___ Recorded information

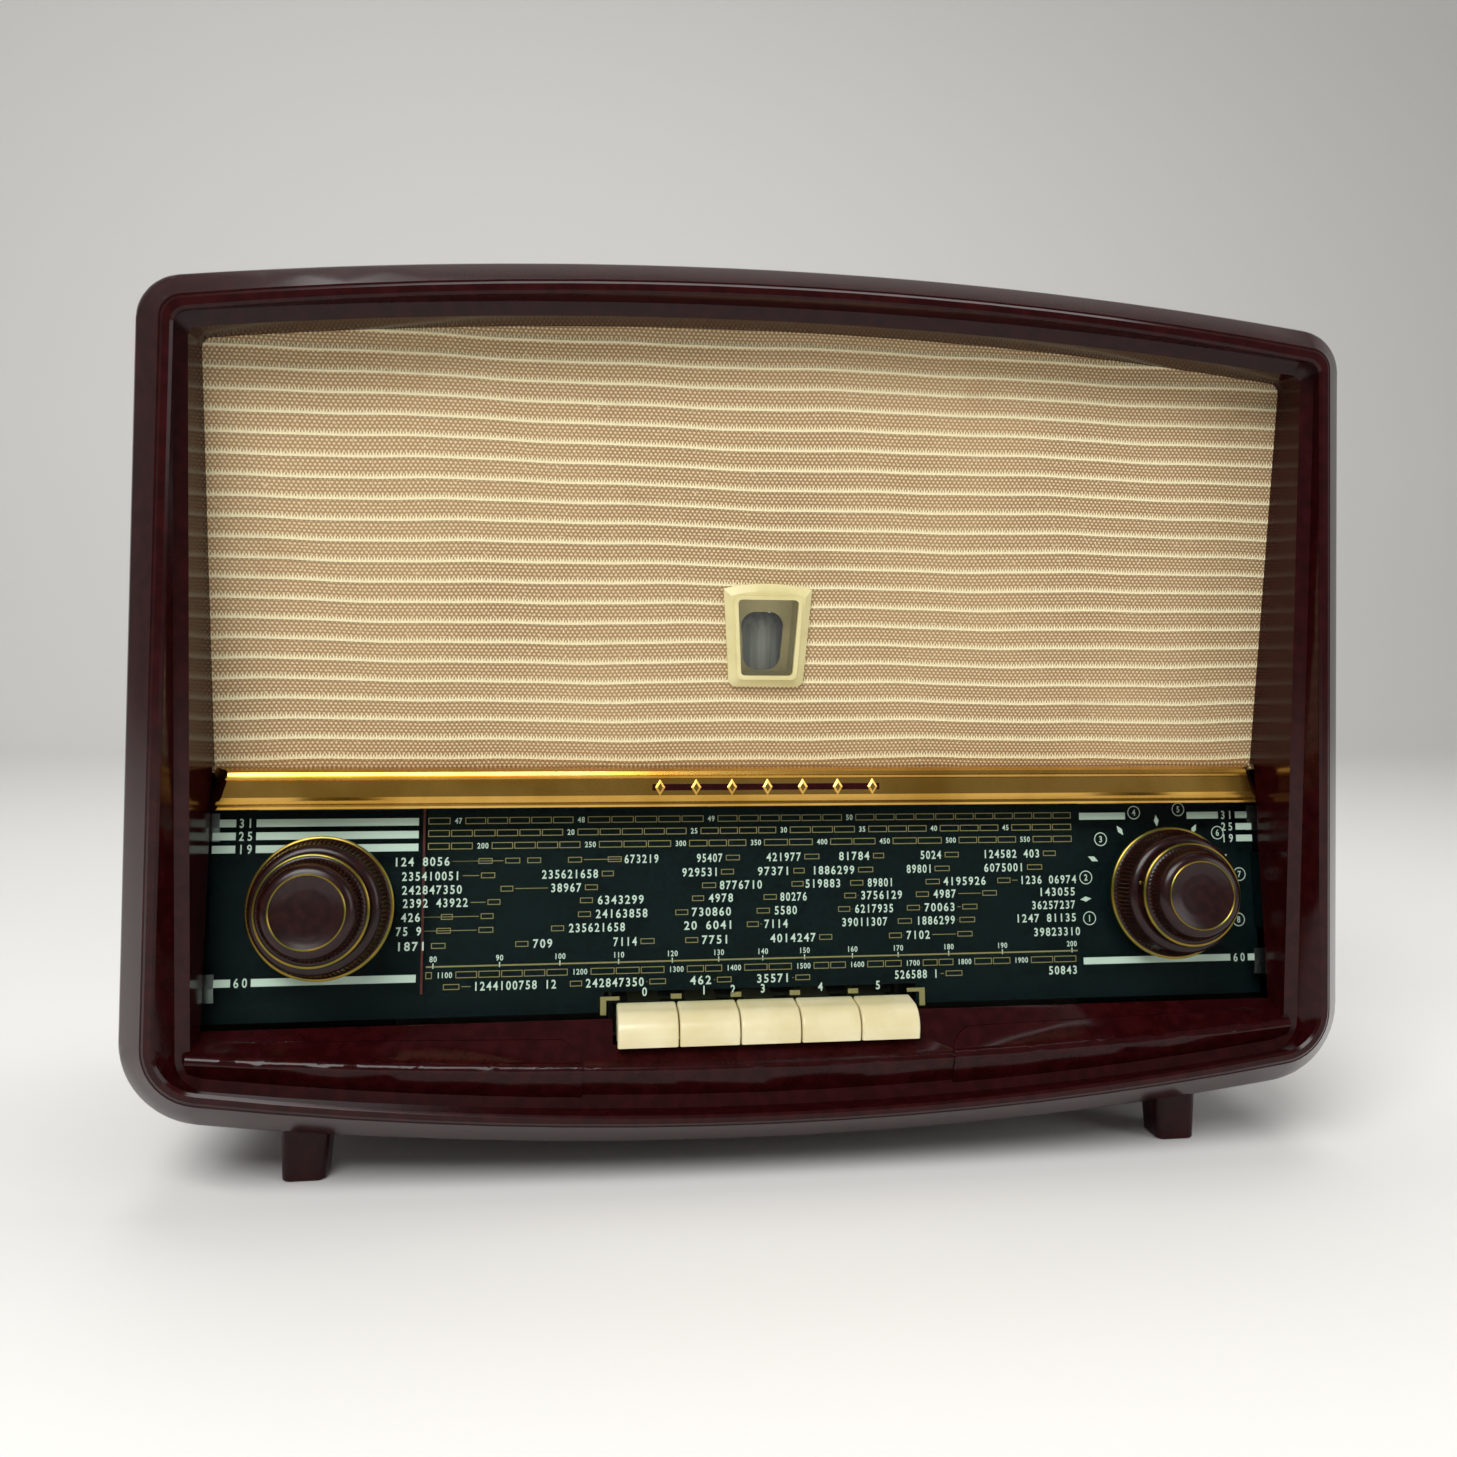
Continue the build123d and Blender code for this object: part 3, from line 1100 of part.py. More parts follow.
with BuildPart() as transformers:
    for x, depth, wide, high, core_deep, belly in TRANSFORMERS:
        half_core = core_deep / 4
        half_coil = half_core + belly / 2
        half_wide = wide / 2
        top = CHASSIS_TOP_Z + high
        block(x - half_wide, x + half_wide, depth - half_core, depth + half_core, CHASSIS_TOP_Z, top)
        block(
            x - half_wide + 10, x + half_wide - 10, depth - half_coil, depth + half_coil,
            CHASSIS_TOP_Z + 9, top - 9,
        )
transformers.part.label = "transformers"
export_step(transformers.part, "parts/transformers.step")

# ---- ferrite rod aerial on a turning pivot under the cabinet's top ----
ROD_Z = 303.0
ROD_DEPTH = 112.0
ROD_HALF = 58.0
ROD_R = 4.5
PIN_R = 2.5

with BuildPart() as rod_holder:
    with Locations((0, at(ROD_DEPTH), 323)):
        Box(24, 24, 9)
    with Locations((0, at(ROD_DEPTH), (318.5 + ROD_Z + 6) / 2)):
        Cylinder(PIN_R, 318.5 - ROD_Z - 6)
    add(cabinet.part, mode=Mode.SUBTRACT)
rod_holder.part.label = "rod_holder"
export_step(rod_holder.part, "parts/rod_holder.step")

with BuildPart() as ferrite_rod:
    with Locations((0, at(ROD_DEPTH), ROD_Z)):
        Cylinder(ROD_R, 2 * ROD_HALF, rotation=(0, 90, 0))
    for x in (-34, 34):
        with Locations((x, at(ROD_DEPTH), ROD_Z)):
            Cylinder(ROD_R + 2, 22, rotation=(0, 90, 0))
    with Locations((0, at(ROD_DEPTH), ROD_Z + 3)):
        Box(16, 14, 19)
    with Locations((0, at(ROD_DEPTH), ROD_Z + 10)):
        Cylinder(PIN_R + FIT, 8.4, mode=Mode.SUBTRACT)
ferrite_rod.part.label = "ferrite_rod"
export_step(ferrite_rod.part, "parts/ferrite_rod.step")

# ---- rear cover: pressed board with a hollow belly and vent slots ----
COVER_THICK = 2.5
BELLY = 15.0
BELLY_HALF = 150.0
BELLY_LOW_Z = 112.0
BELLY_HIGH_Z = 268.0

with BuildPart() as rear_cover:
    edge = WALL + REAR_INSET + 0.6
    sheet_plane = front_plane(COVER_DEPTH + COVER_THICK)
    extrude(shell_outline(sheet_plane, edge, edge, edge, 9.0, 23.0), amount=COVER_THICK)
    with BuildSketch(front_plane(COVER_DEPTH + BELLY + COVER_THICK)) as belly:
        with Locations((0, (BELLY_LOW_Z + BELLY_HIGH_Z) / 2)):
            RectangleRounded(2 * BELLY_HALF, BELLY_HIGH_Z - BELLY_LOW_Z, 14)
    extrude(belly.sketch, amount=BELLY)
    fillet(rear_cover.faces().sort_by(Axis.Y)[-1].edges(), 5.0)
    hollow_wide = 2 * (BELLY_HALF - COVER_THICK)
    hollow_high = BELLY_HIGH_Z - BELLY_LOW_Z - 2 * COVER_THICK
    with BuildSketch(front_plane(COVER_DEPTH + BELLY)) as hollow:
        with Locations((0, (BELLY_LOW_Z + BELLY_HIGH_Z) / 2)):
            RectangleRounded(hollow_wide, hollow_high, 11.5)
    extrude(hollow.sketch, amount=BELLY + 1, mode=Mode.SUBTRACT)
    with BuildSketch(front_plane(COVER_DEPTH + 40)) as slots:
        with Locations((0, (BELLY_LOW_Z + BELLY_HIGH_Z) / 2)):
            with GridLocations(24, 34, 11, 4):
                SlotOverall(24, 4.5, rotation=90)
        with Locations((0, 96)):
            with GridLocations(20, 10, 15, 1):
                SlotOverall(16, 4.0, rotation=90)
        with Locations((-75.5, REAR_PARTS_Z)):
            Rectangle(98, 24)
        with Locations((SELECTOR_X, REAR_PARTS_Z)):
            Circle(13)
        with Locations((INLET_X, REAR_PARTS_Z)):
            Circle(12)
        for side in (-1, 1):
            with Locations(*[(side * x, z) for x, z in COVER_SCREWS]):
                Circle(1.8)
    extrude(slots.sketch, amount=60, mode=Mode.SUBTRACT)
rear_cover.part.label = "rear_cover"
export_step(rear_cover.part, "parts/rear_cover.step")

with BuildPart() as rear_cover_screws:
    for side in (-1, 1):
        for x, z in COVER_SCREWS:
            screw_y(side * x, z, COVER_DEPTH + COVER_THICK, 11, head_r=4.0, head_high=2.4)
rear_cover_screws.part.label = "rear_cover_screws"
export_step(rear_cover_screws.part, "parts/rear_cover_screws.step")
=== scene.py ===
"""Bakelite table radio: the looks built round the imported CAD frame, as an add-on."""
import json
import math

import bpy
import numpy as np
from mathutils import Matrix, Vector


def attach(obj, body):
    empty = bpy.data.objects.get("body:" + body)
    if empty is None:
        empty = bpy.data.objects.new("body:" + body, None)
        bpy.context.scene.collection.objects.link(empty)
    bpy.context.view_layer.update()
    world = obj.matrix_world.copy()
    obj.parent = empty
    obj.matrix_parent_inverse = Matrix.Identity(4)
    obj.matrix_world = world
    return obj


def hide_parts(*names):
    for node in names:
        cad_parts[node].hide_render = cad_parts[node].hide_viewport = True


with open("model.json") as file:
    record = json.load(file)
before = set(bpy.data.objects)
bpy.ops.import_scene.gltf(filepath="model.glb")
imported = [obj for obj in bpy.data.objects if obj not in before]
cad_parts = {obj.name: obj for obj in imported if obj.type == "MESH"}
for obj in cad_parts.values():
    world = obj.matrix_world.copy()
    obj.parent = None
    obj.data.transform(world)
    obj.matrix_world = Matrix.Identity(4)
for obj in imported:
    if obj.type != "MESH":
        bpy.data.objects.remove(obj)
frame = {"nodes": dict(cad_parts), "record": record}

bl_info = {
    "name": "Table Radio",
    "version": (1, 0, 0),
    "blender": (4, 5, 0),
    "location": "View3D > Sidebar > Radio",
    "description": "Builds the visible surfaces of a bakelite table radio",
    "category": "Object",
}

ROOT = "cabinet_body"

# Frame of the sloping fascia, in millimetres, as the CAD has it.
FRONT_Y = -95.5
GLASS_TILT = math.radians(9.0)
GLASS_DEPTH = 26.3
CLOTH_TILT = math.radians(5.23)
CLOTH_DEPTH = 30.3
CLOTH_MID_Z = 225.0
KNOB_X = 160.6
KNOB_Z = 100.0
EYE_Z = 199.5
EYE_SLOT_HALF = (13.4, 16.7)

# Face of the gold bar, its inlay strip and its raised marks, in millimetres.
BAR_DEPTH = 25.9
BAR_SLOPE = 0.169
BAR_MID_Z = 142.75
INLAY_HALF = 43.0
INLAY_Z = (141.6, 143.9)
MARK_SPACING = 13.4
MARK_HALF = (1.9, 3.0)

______

§ Given exercise: Using the listing above, list every line in which the string "context" occurs.

§ Worked solution:
        bpy.context.scene.collection.objects.link(empty)
    bpy.context.view_layer.update()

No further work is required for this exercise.